Andrew Love obituary

Saxophonist with the Memphis Horns, who made an important contribution to the sound of 60s soul

The precise, rich brass riffs on such records as Wilson Pickett's In the Midnight Hour, Sam & Dave's Soul Man and Otis Redding's Try a Little Tenderness were an integral part of the soul music of the 1960s. Among the horn players on those and dozens of other hits was the tenor saxophonist Andrew Love, who has died aged 70.

In 1965, he joined the Mar-Keys brass section at Stax Records in Memphis, Tennessee, which already included the white trumpeter Wayne Jackson, who would form an enduring partnership with Love. Theirs was a symbolically important integrated unit at a time when racial segregation was still widespread in the American south. Among the first records on which the duo worked together was Redding's album Otis Blue (1965).

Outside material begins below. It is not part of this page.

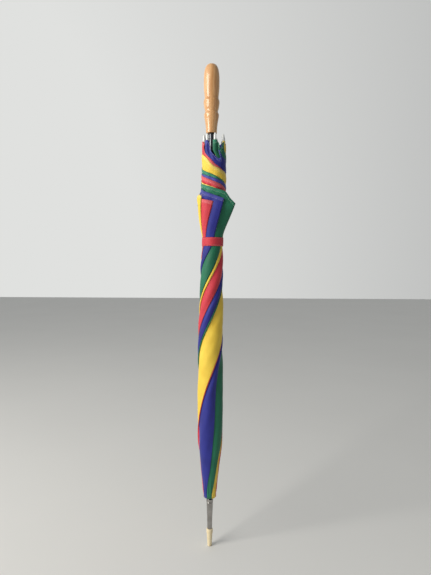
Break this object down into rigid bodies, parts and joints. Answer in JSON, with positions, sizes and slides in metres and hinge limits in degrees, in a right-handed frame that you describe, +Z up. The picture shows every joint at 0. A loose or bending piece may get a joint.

Love credited Redding as a major influence on the Stax horn sound. The singer asked for what he called "ensambos" at key moments on his records – prearranged sections where one saxophone and the trumpet played in unison, while another sax played in harmony. What the musicians themselves called the "fat" sound also owed much to the use by Love and Jackson of mouthpieces made of hard rubber rather than the metal mouthpieces preferred by other musicians.

The brass sound achieved on the Redding records soon became a trademark feature of the company's releases. It can be heard on numerous hits by Sam & Dave, Carla Thomas and Isaac Hayes. Love also worked with Stax singers on stage, notably on a 1967 tour of Europe and later that year at the Monterey Pop festival, where the young white audience was stunned by Redding's show.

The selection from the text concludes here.